Providing, of course, you survive at all. Reeves claims that, despite enduring four months of intensive martial arts training to perform the balletic, wire-assisted, gravity-defying fight stunts, he came through his "Matrix" experience unscathed.

Meanwhile, his co-stars Laurence Fishburne ("What's Love Got to Do With It?"), Carrie-Anne Moss (TV's "Dark Justice") and Hugo Weaving ("Proof," "The Adventures of Priscilla, Queen of the Desert") all suffered sidelining injuries.

And even the stalwart Reeves admits that "I couldn't walk a couple of times. I'm exaggerating a little bit, but there were scenes where I had to carry about 50 pounds of weapons. Standing around waiting for them to set up these special-effects sequences -- bullet hits, etc. -- the legs just gave out. Also, some of the triple kicks in the dojo sequences caused a lot of wear and tear."

The Wachowskis wanted to film some firefights in "The Matrix" in extreme slow-motion, but with the same kind of unhindered camera movement available at regular speed.

"Action in slow-motion is more beautiful, it becomes more graphic and is just more interesting to look at," says Larry Wachowski, 33, the more talkative of the brothers. "We began with this idea that we wanted to move the camera at regular speed while we shot slow-motion, which is basically impossible.

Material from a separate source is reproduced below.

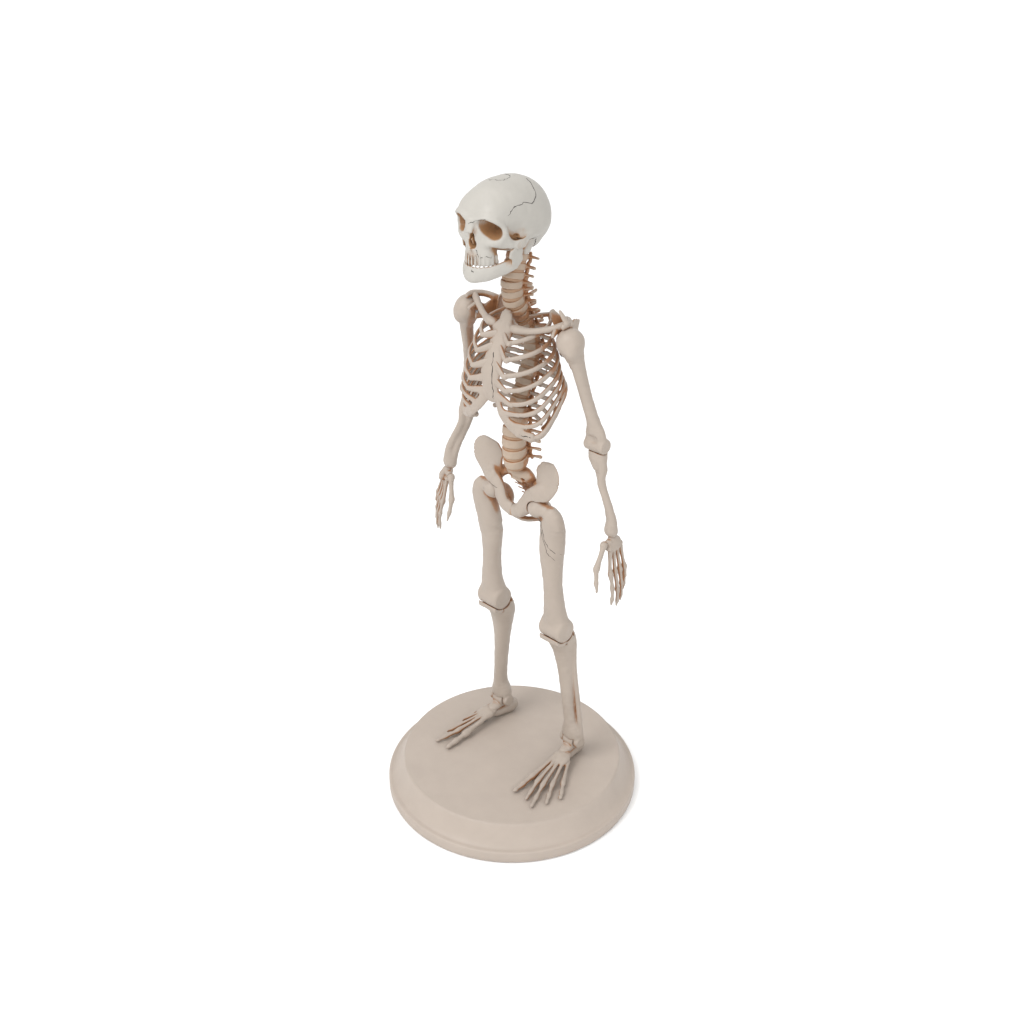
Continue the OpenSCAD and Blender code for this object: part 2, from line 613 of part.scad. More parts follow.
module femur(side) color(BONE) on_side(side) {
    h = hip;
    k = knee;
    difference() {
        union() {
            knob(h, head_r);
            sweep([concat(h, [4.2, 4.2]), concat(h + [5, 0.6, 0.6], [4, 4.2]),
                concat(h + [9.5, 1.4, 0], [4.6, 5])], Z_AXIS, 10, 2);
            sweep([concat(k + [3, -9, 95], [2.6, 2.6]), concat(k + [3, -8.6, 92], [5.5, 5]),
                concat(k + [2.4, -7.6, 85], [8.6, 6.6]), concat(k + [1, -6.2, 77], [9.4, 7.2]),
                concat(k + [-0.8, -4.8, 66], [9.4, 7.5]), concat(k + [-1.8, -3.7, 56], [8.6, 7.2]),
                concat(k + [-1, -3, 35], [6.6, 6.4]), concat(k + [0, -2, 16], [8, 7]),
                concat(k + [0, -0.3, 5], [10, 7.6]), concat(k, [10, 6.8])], X_AXIS, 10, 2);
            cross_bar(k, condyle_r, condyle_w);
        }
        cross_bar(k, condyle_r + 0.8, knee_tongue + 0.6);
        cross_bar(k, big_pin, condyle_w - 5);
        cross_bar([h[0] - 4, h[1], h[2]], big_pin + running, 14);
    }
}

module femur_left() femur(LEFT);
module femur_right() femur(RIGHT);

module knee_pin(side) color(STEEL) on_side(side) cross_bar(knee, big_pin, condyle_w - 5);
module knee_pin_left() knee_pin(LEFT);
module knee_pin_right() knee_pin(RIGHT);

// Crescent under the knee joint, split in the middle for the shin's tongue
module knee_pad(side) color(BONE) on_side(side) difference() {
    intersection() {
        cross_bar(knee, pad_outer, pad_w);
        translate(knee + [-15, -8, -15]) cube([30, 16, 10]);
    }
    cross_bar(knee, condyle_r + gap, 22);
    translate(knee + [-knee_tongue / 2 - 0.1, -20, -20]) cube([knee_tongue + 0.2, 40, 20]);
}

module knee_pad_left() knee_pad(LEFT);
module knee_pad_right() knee_pad(RIGHT);

module tibia(side) color(BONE) on_side(side) {
    k = knee;
    a = ankle;
    difference() {
        union() {
            sweep([concat(k + [0, 2.6, -5], [10, 8]), concat(k + [-0.4, 6.6, -12], [10.4, 9.6]),
                concat(k + [0.4, 8.8, -21], [8.8, 8.6]), concat(k + [1.8, 9.8, -40], [5.8, 6.4]),
                concat(k + [4, 10.6, -66], [4.7, 5.5]), concat(a + [-0.5, -1.4, 18], [5, 5.2]),
                concat(a + [0, 0, 7], [8.4, 6.8]), concat(a + [0, 0, 1], [8.2, 6.2])], X_AXIS, 10, 2);
            sweep([concat(k + [8.4, 9, -15], [2.2, 2.4]), concat(k + [8.2, 11.4, -40], [1.7, 1.9]),
                concat(a + [6, 0.5, 20], [1.9, 2.1]), concat(a + [6.6, 1, 4], [2.3, 3])], X_AXIS, 8, 2);
            cross_bar(a, 4.6, 17);
        }
        cross_bar(k, condyle_r + gap, 40);
        cross_bar(k, pad_outer, pad_w);
        cross_bar(a, mortise_r + gap, talus_w + 1);
        translate(a + [-talus_w / 2 - 0.5, -10, -10]) cube([talus_w + 1, 20, 10]);
        cross_bar(a, small_pin + running, 24);
    }
    difference() {
        union() {
            cross_bar(k, condyle_r - 0.6, knee_tongue);
            translate(k + [-knee_tongue / 2, -6, -13.5]) cube([knee_tongue, 12, 10]);
        }
        cross_bar(k, big_pin + running, 6);
    }
}

module tibia_left() tibia(LEFT);
module tibia_right() tibia(RIGHT);

module ankle_pin(side) color(STEEL) on_side(side) cross_bar(ankle, small_pin, 16);
module ankle_pin_left() ankle_pin(LEFT);
module ankle_pin_right() ankle_pin(RIGHT);

// ---------- Feet ----------

module ankle_bone(side) color(BONE) on_side(side) {
    a = ankle;
    difference() {
        union() {
            cross_bar(a, mortise_r, talus_w);
            sweep([concat(a + [0, 1, -3], [4, 4.4]), concat(a + [0.4, -6, -5], [4, 3.2]),
                concat(a + [1, -10, -6], [3.4, 2.8])], X_AXIS, 10, 2);
        }
        cross_bar(a, small_pin, talus_w + 2);
        translate([0, 0, -60 + ankle[2] - 9]) cube([200, 200, 120], center = true);
    }
}

module ankle_bone_left() ankle_bone(LEFT);
module ankle_bone_right() ankle_bone(RIGHT);

module heel(side) color(BONE) on_side(side) difference() {
    sweep([[36.6, 17, 29.6, 2.6, 2.6], [36.2, 21, 29.6, 3.8, 4], [35.4, 27, 29.8, 4.2, 4.6],
        [34.6, 32, 30.4, 5.2, 5.8], [34.2, 36, 30.6, 4.2, 4.6], [34, 37.6, 30.6, 1.5, 1.5]], X_AXIS, 12, 2);
    translate([0, 0, base_h - 20]) cube([200, 200, 40], center = true);
    translate([heel_at[0], heel_at[1], base_h - 4]) cylinder(r = screw_r, h = 9);
}

module heel_left() heel(LEFT);
module heel_right() heel(RIGHT);

// Toe rays: base at the midfoot, ball and tip
RAYS = [[[34.5, 12, 33], [34.4, -14, 29], [34.4, -33.5, 27], 2.5],
    [[36.8, 11, 33.6], [41, -16, 29], [46, -33.5, 26.6], 1.9],
    [[38.8, 11, 33], [46, -16, 28.6], [54, -36.5, 26.6], 1.8],
    [[41, 12, 32], [50.5, -11, 28.4], [59.2, -26.8, 26.5], 1.8],
    [[43, 14, 30.4], [54.5, -4, 28], [63.2, -16.4, 26.5], 1.8]];

module toe_ray(ray) {
    r = ray[3];
    p = ray[0];
    ball = ray[1];
    tip = ray[2];
    sweep([concat(p, [r, r]), concat(p * 0.6 + ball * 0.4, [r * 0.75, r * 0.75]),
        concat(ball, [r * 1.15, r * 1.1]), concat(ball * 0.65 + tip * 0.35, [r * 0.75, r * 0.75]),
        concat(ball * 0.4 + tip * 0.6, [r * 0.95, r * 0.9]), concat(tip, [r * 0.4, r * 0.4])],
        Z_AXIS, 7, 1);
}

module toes(side) color(BONE) on_side(side) difference() {
    union() {
        sweep([[36.8, 17.6, 33.6, 4, 3], [38.4, 12.5, 32.6, 6.4, 3.8], [38.8, 8, 31.6, 6, 3]], X_AXIS, 10, 2);
        for (ray = RAYS) toe_ray(ray);
        translate([midfoot_at[0], midfoot_at[1], base_h]) cylinder(r = 3, h = 6);
    }
    translate([0, 0, base_h - 20]) cube([200, 200, 40], center = true);
    translate([midfoot_at[0], midfoot_at[1], base_h - 4]) cylinder(r = screw_r, h = 9);
}

module toes_left() toes(LEFT);
module toes_right() toes(RIGHT);

// ---------- Nodes ----------

base_shell();
base_plate();
base_pads();
base_screws();
foot_screws();
spine_rod();
cervical_vertebrae();
thoracic_vertebrae();
lumbar_vertebrae();
spine_discs();
sacrum();
skull();
jaw();
jaw_pins();
sternum();
ribs_left();
ribs_right();
cartilage_left();
cartilage_right();
clavicle_left();
clavicle_right();
scapula_left();
scapula_right();
shoulder_pins();
humerus_left();
humerus_right();
elbow_pin_left();
elbow_pin_right();
forearm_left();
forearm_right();
wrist_peg_left();
wrist_peg_right();
carpals_left();
carpals_right();
fingers_left();
fingers_right();
thumb_left();
thumb_right();
hip_bone_left();
hip_bone_right();
pubic_disc();
hip_pins();
femur_left();
femur_right();
knee_pad_left();
knee_pad_right();
knee_pin_left();
knee_pin_right();
tibia_left();
tibia_right();
ankle_pin_left();
ankle_pin_right();
ankle_bone_left();
ankle_bone_right();
heel_left();
heel_right();
toes_left();
toes_right();
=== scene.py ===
"""Looks of the desk skeleton: every bone is sculpted as a distance field and skinned into a mesh."""

import json
import math

import bpy
import numpy as np
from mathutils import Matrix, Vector
from mathutils.bvhtree import BVHTree


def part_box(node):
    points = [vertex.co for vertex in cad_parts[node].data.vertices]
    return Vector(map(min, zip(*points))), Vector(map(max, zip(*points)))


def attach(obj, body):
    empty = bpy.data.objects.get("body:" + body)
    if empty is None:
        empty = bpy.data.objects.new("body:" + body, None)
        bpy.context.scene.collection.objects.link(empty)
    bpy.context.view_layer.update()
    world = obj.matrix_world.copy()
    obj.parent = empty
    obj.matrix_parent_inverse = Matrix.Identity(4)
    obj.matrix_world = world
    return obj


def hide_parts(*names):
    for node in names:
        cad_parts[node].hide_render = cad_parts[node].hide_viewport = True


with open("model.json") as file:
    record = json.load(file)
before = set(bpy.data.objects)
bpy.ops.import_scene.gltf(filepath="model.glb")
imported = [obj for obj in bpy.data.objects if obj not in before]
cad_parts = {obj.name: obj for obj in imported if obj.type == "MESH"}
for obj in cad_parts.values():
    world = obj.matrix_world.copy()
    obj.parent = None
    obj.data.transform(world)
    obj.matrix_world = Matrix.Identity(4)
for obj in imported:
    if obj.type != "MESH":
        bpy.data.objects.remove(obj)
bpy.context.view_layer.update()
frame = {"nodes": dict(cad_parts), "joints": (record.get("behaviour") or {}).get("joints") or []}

MM = 0.001
LEFT, RIGHT = 1, -1
SIDES = {"left": LEFT, "right": RIGHT}
X_AXIS = (1.0, 0.0, 0.0)
Y_AXIS = (0.0, 1.0, 0.0)
Z_AXIS = (0.0, 0.0, 1.0)


# ---------- Small vector helpers ----------


def vec(*values):
    return np.array(values, float)


def unit(v):
    v = np.asarray(v, float)
    return v / np.linalg.norm(v)


def mirrored(points, side):
    """The left side's points as they are, or their mirror image; only x changes sign."""
    out = np.array(points, float)
    out[..., 0] *= side
    return out


def turn(points, centre, axis, angle):
    """Points turned about a line by an angle in degrees; columns after the third stay."""
    out = np.array(points, float)
    a = unit(axis)
    r = math.radians(angle)
    p = out[..., :3] - centre
    along = (p @ a)[..., None] * a
    out[..., :3] = centre + along + (p - along) * math.cos(r) + np.cross(a, p) * math.sin(r)
    return out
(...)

Our first thought was to build this giant rocket-camera, put it inside a crash box and move it at, like, 250 miles an hour. It was going to come screeching right up to the actor, but the lawyers didn't like the idea of putting Keanu Reeves in the path of something like that. 'Are you crazy?' I think was their response."

Then the Wachowskis met John Gaeta, who directs visual effects for a Northern California outfit called Manex. He helped develop a system that involved a series of up to 100 still cameras, set up along the path of action, that would snap single-frame shots of the live actors and moving objects as they went along. The resulting photos then were scanned into a computer, which then virtually generated the missing movements between each shot to create a smooth visual flow.

That footage then could be run at any speed, slower or faster, that the filmmakers desired. The brothers called the whole process "bullet time" photography.